__Short problem__: Restrict the output to the lines below starting at the one that contains "Circle(ring_inner_radius, mode=Mode.SUBTRACT)" and ending at the one that contains "record = json.load(file)", and restate them word for word, both ends included.
━━━ Provided information
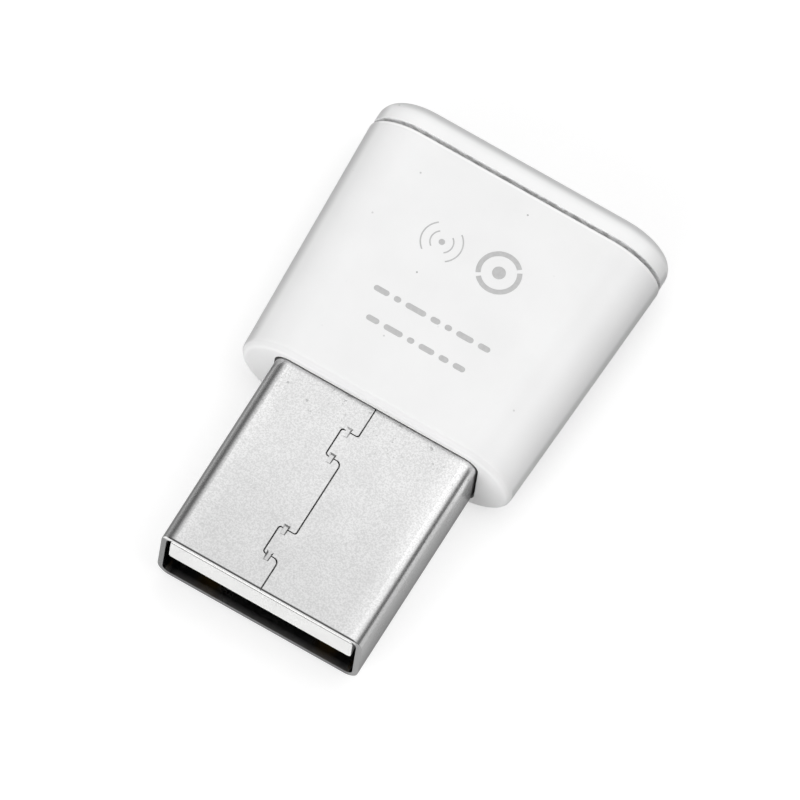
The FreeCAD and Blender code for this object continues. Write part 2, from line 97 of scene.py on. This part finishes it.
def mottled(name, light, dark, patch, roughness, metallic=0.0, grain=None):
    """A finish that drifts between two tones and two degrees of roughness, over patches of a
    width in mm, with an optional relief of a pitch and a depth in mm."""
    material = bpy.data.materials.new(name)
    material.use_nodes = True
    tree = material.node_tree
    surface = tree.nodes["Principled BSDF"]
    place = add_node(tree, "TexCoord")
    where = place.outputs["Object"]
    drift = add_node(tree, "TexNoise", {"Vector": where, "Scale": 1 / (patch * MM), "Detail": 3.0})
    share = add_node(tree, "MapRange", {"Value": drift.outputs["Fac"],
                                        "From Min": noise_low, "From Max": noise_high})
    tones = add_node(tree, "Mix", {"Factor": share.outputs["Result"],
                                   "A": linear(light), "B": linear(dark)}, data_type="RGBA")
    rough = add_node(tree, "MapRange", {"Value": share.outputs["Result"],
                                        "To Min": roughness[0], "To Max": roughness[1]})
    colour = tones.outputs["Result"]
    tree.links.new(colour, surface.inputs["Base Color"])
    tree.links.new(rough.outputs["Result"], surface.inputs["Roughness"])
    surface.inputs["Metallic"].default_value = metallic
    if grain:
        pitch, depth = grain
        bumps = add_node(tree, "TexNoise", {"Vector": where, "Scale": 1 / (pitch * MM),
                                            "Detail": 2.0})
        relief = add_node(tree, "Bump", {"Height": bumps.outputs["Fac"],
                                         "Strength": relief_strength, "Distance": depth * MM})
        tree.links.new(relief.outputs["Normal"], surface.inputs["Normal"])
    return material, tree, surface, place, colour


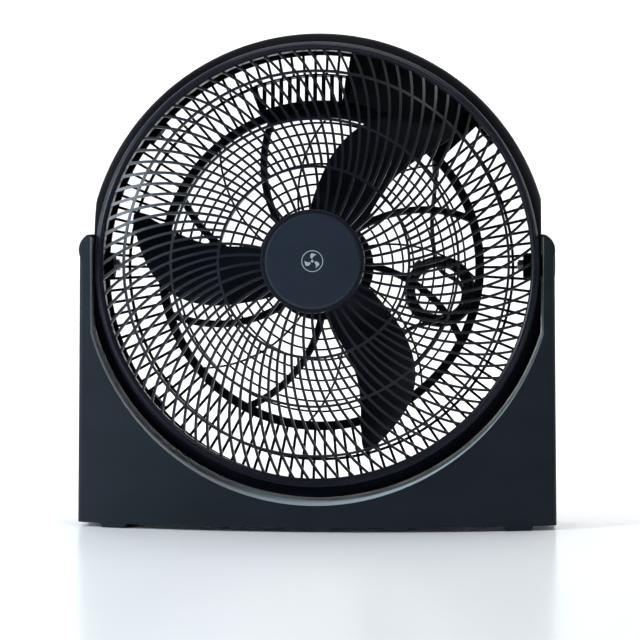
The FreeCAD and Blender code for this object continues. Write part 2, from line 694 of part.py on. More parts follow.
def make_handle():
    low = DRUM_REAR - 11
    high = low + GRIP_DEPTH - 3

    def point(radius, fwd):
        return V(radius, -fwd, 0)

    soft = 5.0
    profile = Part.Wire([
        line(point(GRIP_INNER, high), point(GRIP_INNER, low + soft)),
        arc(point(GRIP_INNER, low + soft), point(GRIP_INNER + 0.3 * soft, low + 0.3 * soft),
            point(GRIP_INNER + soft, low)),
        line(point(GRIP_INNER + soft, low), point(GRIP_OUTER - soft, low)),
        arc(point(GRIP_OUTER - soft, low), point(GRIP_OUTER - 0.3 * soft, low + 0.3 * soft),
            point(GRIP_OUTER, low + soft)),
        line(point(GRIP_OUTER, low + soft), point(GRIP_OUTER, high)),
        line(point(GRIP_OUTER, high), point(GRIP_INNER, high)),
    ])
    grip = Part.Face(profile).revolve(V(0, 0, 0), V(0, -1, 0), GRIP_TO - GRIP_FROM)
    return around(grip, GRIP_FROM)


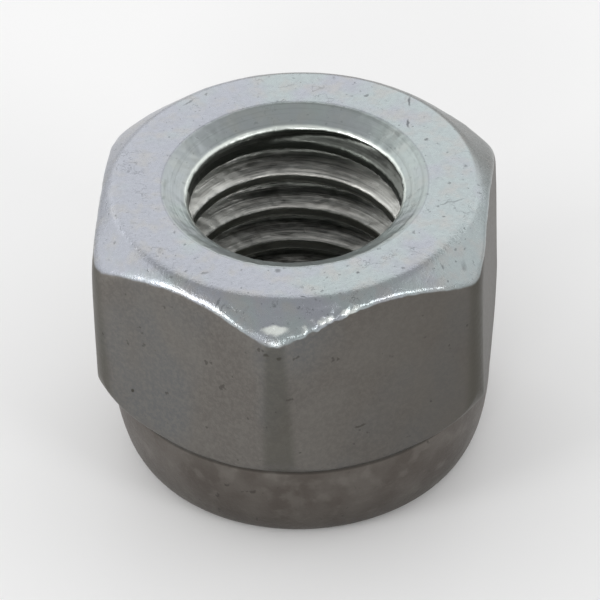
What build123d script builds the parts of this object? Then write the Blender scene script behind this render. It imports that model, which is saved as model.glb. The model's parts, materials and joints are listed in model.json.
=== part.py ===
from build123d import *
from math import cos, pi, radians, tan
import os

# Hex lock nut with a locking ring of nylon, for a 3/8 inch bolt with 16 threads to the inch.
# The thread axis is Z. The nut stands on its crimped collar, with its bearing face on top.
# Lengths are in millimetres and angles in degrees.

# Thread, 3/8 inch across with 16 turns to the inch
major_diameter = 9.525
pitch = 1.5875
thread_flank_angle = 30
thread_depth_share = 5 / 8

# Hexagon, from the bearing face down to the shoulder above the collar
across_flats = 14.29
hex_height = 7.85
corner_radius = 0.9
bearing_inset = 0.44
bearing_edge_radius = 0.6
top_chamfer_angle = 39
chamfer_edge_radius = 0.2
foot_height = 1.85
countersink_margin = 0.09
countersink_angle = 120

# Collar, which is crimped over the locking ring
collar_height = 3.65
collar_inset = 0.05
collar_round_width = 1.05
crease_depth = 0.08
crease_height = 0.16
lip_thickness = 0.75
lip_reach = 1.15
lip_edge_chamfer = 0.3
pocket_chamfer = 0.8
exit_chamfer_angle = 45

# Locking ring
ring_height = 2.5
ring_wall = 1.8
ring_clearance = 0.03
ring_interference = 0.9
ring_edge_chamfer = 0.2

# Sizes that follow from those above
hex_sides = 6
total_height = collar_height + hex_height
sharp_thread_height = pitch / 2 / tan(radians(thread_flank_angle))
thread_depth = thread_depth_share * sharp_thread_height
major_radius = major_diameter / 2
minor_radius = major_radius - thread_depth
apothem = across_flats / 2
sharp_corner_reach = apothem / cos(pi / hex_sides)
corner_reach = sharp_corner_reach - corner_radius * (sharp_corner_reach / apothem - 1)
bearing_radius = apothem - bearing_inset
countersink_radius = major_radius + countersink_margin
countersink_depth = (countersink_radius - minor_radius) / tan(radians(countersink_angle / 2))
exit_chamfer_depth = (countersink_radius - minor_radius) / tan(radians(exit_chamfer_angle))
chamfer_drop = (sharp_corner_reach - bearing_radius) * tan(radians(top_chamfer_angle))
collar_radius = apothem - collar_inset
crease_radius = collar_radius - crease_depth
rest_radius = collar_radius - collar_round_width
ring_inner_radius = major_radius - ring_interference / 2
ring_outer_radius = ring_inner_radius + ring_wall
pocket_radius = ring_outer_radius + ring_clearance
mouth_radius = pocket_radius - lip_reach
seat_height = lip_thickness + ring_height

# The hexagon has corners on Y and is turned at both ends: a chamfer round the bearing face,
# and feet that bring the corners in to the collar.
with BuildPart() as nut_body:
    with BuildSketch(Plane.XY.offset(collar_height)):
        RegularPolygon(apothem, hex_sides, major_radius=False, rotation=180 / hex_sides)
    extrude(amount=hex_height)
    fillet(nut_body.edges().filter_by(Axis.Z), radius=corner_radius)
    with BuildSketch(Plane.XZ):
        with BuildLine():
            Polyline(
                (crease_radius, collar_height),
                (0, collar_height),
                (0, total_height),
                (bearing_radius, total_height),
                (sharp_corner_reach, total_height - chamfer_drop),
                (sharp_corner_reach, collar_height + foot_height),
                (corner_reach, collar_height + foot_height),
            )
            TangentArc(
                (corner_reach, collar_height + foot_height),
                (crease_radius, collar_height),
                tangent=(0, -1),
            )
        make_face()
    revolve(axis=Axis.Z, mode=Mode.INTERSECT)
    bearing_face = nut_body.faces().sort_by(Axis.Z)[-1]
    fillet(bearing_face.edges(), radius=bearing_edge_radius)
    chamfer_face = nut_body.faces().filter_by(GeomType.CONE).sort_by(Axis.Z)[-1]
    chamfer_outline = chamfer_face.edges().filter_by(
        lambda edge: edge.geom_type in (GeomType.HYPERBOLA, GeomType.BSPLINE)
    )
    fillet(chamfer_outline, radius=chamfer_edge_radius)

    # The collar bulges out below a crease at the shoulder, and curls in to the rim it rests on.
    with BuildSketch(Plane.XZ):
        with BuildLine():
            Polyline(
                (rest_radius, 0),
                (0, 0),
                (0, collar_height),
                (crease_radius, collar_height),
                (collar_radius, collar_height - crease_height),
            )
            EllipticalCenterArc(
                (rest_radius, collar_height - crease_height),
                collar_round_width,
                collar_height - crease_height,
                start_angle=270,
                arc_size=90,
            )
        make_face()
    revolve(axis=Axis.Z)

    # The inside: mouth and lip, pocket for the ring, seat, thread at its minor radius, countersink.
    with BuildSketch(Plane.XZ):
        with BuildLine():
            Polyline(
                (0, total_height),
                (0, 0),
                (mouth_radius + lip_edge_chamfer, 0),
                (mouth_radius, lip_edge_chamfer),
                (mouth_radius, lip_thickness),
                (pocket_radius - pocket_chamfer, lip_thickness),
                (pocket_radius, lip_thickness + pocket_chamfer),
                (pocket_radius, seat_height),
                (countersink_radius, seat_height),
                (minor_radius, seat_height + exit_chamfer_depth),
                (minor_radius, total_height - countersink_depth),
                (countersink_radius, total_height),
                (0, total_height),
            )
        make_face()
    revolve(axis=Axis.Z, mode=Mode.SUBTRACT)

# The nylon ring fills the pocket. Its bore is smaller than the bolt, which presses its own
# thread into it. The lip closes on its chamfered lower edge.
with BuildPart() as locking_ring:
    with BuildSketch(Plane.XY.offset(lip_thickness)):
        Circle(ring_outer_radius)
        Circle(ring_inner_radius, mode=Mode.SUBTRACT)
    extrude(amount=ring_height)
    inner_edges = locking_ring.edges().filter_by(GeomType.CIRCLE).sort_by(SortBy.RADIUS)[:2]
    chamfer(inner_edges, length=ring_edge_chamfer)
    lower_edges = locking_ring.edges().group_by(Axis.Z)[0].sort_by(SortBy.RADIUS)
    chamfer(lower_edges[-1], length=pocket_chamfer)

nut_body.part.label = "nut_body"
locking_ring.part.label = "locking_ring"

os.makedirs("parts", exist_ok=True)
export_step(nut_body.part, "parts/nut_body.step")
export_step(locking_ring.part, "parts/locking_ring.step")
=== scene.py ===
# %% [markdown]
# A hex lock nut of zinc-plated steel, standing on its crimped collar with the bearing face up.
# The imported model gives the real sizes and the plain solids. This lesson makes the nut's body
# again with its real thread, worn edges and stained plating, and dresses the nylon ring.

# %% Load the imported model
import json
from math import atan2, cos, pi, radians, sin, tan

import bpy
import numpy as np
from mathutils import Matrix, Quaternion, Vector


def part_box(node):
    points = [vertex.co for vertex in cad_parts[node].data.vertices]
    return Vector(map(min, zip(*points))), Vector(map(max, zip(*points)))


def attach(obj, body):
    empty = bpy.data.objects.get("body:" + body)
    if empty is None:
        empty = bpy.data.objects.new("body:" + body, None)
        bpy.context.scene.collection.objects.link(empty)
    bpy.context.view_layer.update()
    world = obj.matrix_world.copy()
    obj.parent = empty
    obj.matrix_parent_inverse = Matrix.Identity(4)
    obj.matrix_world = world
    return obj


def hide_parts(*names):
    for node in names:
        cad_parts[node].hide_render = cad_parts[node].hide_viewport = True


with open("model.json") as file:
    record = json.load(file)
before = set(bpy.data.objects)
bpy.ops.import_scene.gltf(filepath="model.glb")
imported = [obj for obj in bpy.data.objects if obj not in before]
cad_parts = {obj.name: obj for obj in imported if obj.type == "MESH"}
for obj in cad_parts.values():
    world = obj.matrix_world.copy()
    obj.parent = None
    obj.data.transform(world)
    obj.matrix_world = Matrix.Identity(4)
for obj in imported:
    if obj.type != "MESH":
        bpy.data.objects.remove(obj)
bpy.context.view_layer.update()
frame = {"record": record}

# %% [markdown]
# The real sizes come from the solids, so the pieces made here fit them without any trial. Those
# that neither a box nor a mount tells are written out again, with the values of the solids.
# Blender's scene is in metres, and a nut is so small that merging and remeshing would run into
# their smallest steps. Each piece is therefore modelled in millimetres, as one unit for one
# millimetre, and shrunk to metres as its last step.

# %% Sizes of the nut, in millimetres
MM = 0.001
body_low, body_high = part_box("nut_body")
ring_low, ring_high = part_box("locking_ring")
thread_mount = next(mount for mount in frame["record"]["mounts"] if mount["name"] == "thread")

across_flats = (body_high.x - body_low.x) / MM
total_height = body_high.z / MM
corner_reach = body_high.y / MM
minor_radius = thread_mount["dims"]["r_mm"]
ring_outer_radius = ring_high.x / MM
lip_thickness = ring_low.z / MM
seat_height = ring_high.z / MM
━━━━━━
__Output__:
        Circle(ring_inner_radius, mode=Mode.SUBTRACT)
    extrude(amount=ring_height)
    inner_edges = locking_ring.edges().filter_by(GeomType.CIRCLE).sort_by(SortBy.RADIUS)[:2]
    chamfer(inner_edges, length=ring_edge_chamfer)
    lower_edges = locking_ring.edges().group_by(Axis.Z)[0].sort_by(SortBy.RADIUS)
    chamfer(lower_edges[-1], length=pocket_chamfer)

nut_body.part.label = "nut_body"
locking_ring.part.label = "locking_ring"

os.makedirs("parts", exist_ok=True)
export_step(nut_body.part, "parts/nut_body.step")
export_step(locking_ring.part, "parts/locking_ring.step")
=== scene.py ===
# %% [markdown]
# A hex lock nut of zinc-plated steel, standing on its crimped collar with the bearing face up.
# The imported model gives the real sizes and the plain solids. This lesson makes the nut's body
# again with its real thread, worn edges and stained plating, and dresses the nylon ring.

# %% Load the imported model
import json
from math import atan2, cos, pi, radians, sin, tan

import bpy
import numpy as np
from mathutils import Matrix, Quaternion, Vector


def part_box(node):
    points = [vertex.co for vertex in cad_parts[node].data.vertices]
    return Vector(map(min, zip(*points))), Vector(map(max, zip(*points)))


def attach(obj, body):
    empty = bpy.data.objects.get("body:" + body)
    if empty is None:
        empty = bpy.data.objects.new("body:" + body, None)
        bpy.context.scene.collection.objects.link(empty)
    bpy.context.view_layer.update()
    world = obj.matrix_world.copy()
    obj.parent = empty
    obj.matrix_parent_inverse = Matrix.Identity(4)
    obj.matrix_world = world
    return obj


def hide_parts(*names):
    for node in names:
        cad_parts[node].hide_render = cad_parts[node].hide_viewport = True


with open("model.json") as file:
    record = json.load(file)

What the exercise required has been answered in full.